The lighting device using the light-guiding plate 27 shown in FIG. 3B also requires the LED 21 and the prism 27a to be fairly accurately aligned with each other. A certain distance is necessary between the LED 21 and the light-guiding plate 27 to effectively use the prism 27a. Thus, leakage light not entering the light-guiding plate 27 increases to reduce light usage efficiency.
In the light-guiding plate 28 shown in FIG. 3C, fairly accurate alignment is not necessary because of the formation of the fine concave and convex portions in the entire edge surface on the LED side. However, the concave and convex portions exhibiting desired characteristics must be formed by repeating the blast processing for the mold block, the molding and the optical evaluation. Thus, there is a drawback that the mold manufacturing takes time. In the case of a mobile phone, many molds are necessary because there are many manufacturing steps. However, reproducibility of concave and convex portions formed by the blast processing is low, causing a problem of nonuniform mold qualities, which in turn causes an increase in manufacturing cost.

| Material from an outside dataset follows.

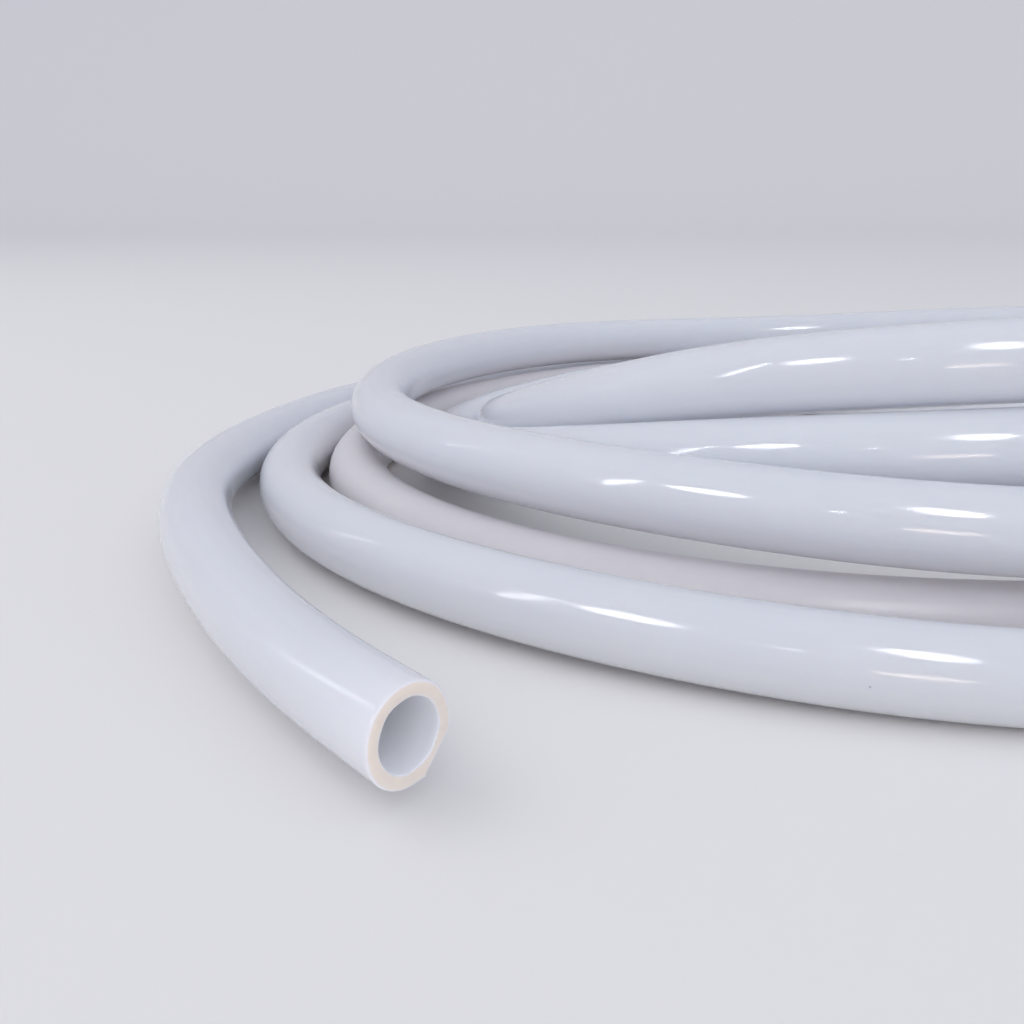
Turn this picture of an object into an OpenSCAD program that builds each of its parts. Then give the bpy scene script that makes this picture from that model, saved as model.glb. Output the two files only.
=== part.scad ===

Further, conventional lighting devices have been designed to uniformly illuminate an entire surface of a liquid crystal panel, as described above. However, in recent years, lighting devices used for mobile phones and PDAs in particular are desired to be capable of approximately uniformly illuminating an entire surface of a liquid crystal panel, as well as to be easily designable in accordance with the desired brightness distribution, such as high brightness in the center portion or high brightness in the peripheral portions.